A great many of the subsequent items in the series have focused on diversifying the questions you’re targeting, and differentiating them in terms of at least the ad groups and ad copy. Of course they should also be differentiated in terms of landing page too.
In some cases this is simply a matter of choosing the right landing page, but much more frequently it should also be a matter of creating new landing pages. Even if you have a large site with lots of highly targeted landing page candidates to choose from, your keywords and the search queries they attract will cover many different intents and personality types and buying cycle stages that aren’t addressed on existing versions of those pages.

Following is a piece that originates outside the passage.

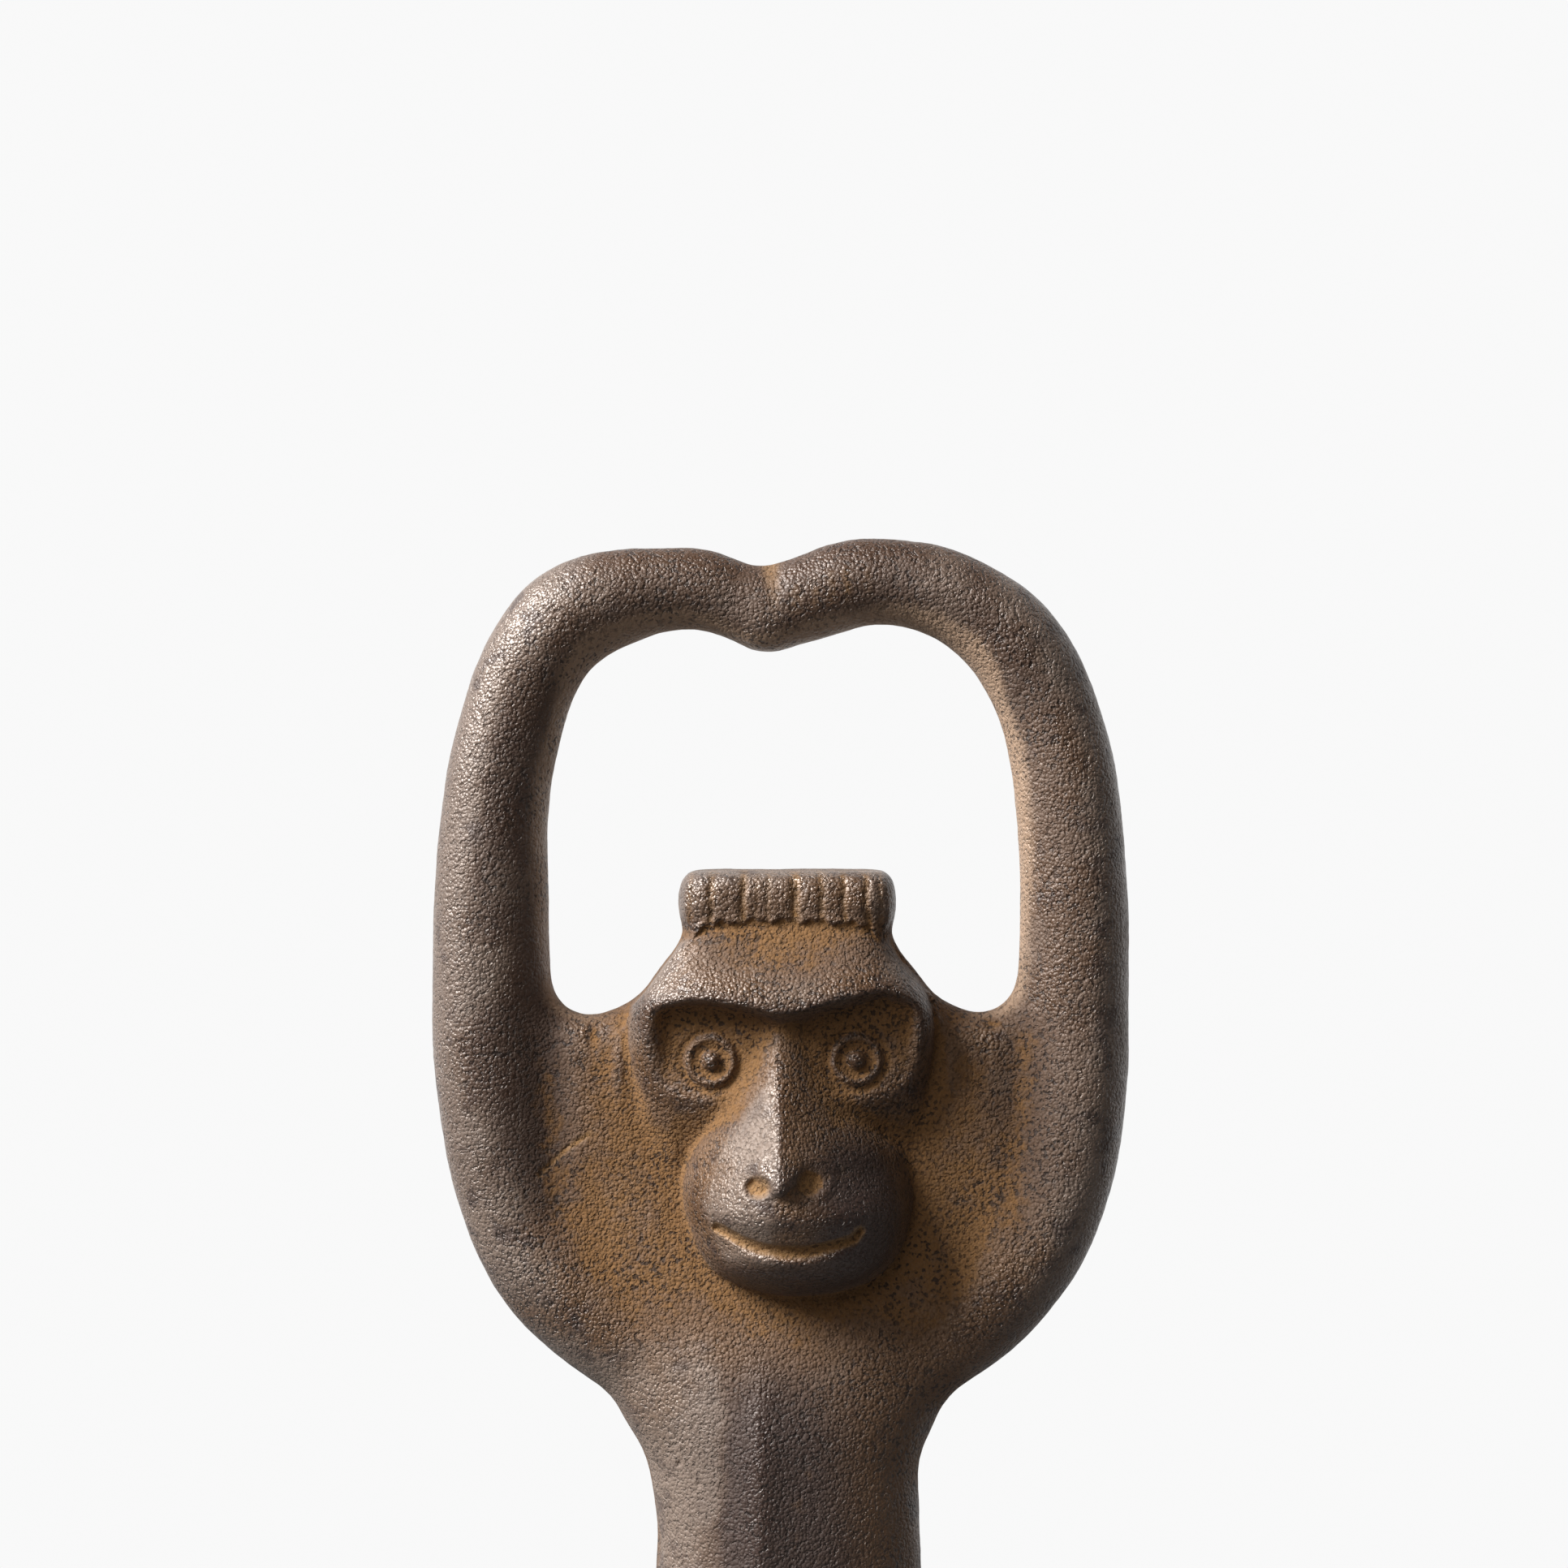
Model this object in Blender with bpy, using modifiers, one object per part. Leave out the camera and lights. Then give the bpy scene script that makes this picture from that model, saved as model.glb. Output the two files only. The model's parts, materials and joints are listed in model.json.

Of course, almost nobody actually builds landing pages that aligned with all of their user segments because the resources aren’t available. Website developement tools, which for years ignored the basics of SEO but almost a decade later have finally included simple capabilites like title tag optimization and friendly URL structures, need to step up and make these types of page variation creation and management as easy as CSS has made on-the-fly font size or other design changes.
A precisely targeted and tactically aligned landing page is only the first step in the post-click conversion process. Many of the others – offer quality, purchase path, checkout process, etc – get even less attention than landing pages, on most sites. Yet despite some level of commercial visibility and conference session coverage, very few websites get any testing or tuning after deployment.
The exception seems to be in the lead-gen world, where offers are few in number and very high in value, extensive post-click testing is a necessary element of survival. But retailers and b2b marketers, in what seems like the vast majority of cases, do not have a culture of testing or the post-click resources are really necessary to work on an on-going basis on the entire start to finish process.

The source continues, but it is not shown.